── DATA LINES ──

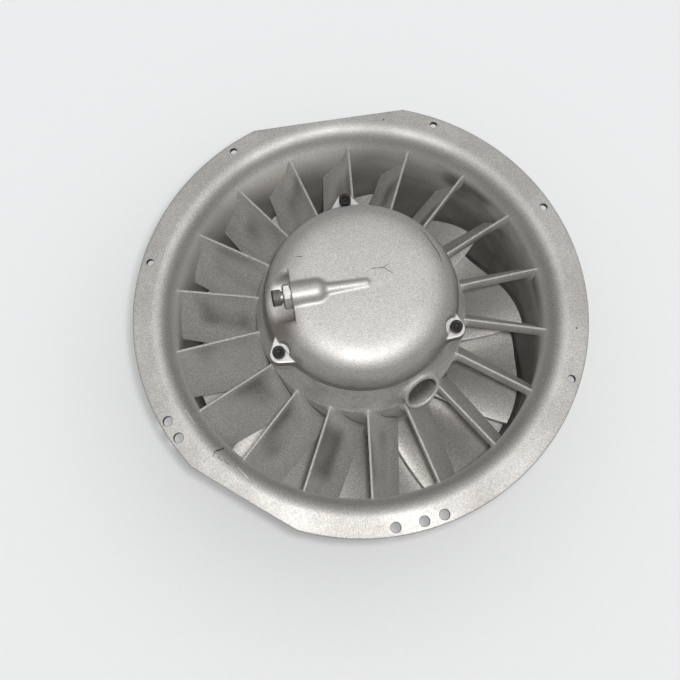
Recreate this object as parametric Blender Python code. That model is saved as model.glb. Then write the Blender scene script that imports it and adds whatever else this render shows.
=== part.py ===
"""Inlet side cooling fan of an air-cooled engine: cast housing, 18 guide vanes, hub, cover and rotor.

The fan stands on the rear face of its duct with the inlet facing up. Metres, +Z up.
The origin is on the fan's axis, in the plane of the rear face.
"""
import math

import bmesh
import bpy
from mathutils import Matrix, Vector

# Heights above the rear face
FLANGE_TOP = 0.232
FLANGE_THICK = 0.006
THROAT_DROP = 0.028
THROAT_Z = FLANGE_TOP - THROAT_DROP

# Housing casting, drawn as an inlet flange and a duct
FLANGE_RADIUS = 0.250
FLANGE_FILLET = 0.008
LIP_RADIUS = 0.230
THROAT_RADIUS = 0.2085
DUCT_RADIUS = 0.2196
DUCT_STRAIGHT_Z = 0.120
DUCT_OUTSIDE = 0.2256
RING_SIDES = 72
FLATS = ((112.2, 0.2335), (-106.2, 0.2419))

# Flange holes
SMALL_HOLE = 0.008
SMALL_HOLE_CIRCLE = 0.2404
SMALL_HOLE_ANGLES = (-7.3, 42.3, 81.8, 141.3, 181.6)
LARGE_HOLE = 0.0105
LARGE_HOLE_CIRCLE = 0.241
LARGE_HOLE_ANGLES = (-55.9, -61.0, -68.1, -128.6, -133.7)
HOLE_SIDES = 16

# Guide vanes, leading edge up
VANE_COUNT = 18
VANE_START = 7.0
VANE_TOP = FLANGE_TOP - 0.022
VANE_BOTTOM = FLANGE_TOP - 0.110
VANE_TURN_OUTER = 8.5
VANE_TURN_INNER = 19.0
VANE_THICK = 0.004
VANE_STATIONS = 8

# Hub casting, flared between its top edge and the vanes
HUB_RADIUS = 0.1185
HUB_TOP = FLANGE_TOP + 0.020
HUB_TOP_RADIUS = 0.102
HUB_FLARE_Z = FLANGE_TOP - 0.022
HUB_FLARE_POWER = 1.3
HUB_BOTTOM = FLANGE_TOP - 0.117
HUB_WALL = 0.007
HUB_RIM_INSIDE = 0.089
HUB_RIM_HEIGHT = 0.012
HUB_SIDES = 60

# Round pocket on the hub between two vanes
POCKET_ANGLE = -42.5
POCKET_RADIUS = 0.1195
POCKET_Z = FLANGE_TOP - 0.004
POCKET_TILT = 61.0
POCKET_RIM = 0.022
POCKET_BORE = 0.0175
POCKET_DEPTH = 0.022
POCKET_FLOOR = 0.008
POCKET_VANES = (-53.0, -33.0)

# Cover, its ears and screws
COVER_GAP = 0.0003
COVER_BOTTOM = HUB_TOP + COVER_GAP
COVER_EDGE = 0.0135
COVER_TOP = FLANGE_TOP + 0.062
COVER_SQUARENESS = 0.6
COVER_RIM_WALL = 0.013
COVER_TOP_WALL = 0.007
EAR_CIRCLE = 0.1065
EAR_RADIUS = 0.0102
EAR_TIP_RADIUS = 0.1013
EAR_TIP_ANGLE = 9.9
EAR_ANGLES = (112.0, -8.0, -128.0)
HUB_EAR_HEIGHT = 0.020
SPOT_FACE = 0.012
SCREW_HEAD = 0.013
SCREW_HEAD_HEIGHT = 0.008
SCREW_SHANK = 0.008
SCREW_REACH = 0.030
SOCKET = 0.006
SOCKET_DEPTH = 0.004

# Oil union on the cover, with its boss, rib and scooped recess
UNION_ANGLE = -157.0
UNION_Z = FLANGE_TOP + 0.058
UNION_FACE = 0.0705
UNION_BOSS_RADIUS = 0.0125
UNION_BOSS_END = 0.033
RIB_START = 0.040
RIB_END = -0.006
RIB_RADIUS = 0.0048
RIB_END_RADIUS = 0.0026
RIB_Z = FLANGE_TOP + 0.061
SCOOP_HALF_WIDTH = 0.0285
SCOOP_DEPTH = 0.0225
SCOOP_WALL = 0.006
UNION_NUT_FLATS = 0.024
UNION_NUT_LENGTH = 0.008
UNION_NECK = 0.006
UNION_NECK_END = 0.084
UNION_THREAD = 0.008
UNION_END = 0.0925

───

Everything from the first line of the data through the line containing "cover and rotor." should be echoed exactly. Add nothing.

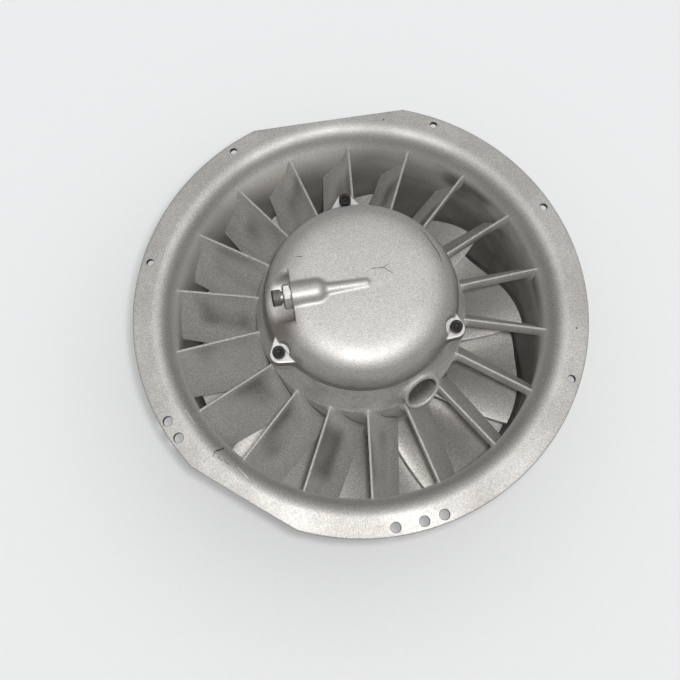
Recreate this object as parametric Blender Python code. That model is saved as model.glb. Then write the Blender scene script that imports it and adds whatever else this render shows.
=== part.py ===
"""Inlet side cooling fan of an air-cooled engine: cast housing, 18 guide vanes, hub, cover and rotor.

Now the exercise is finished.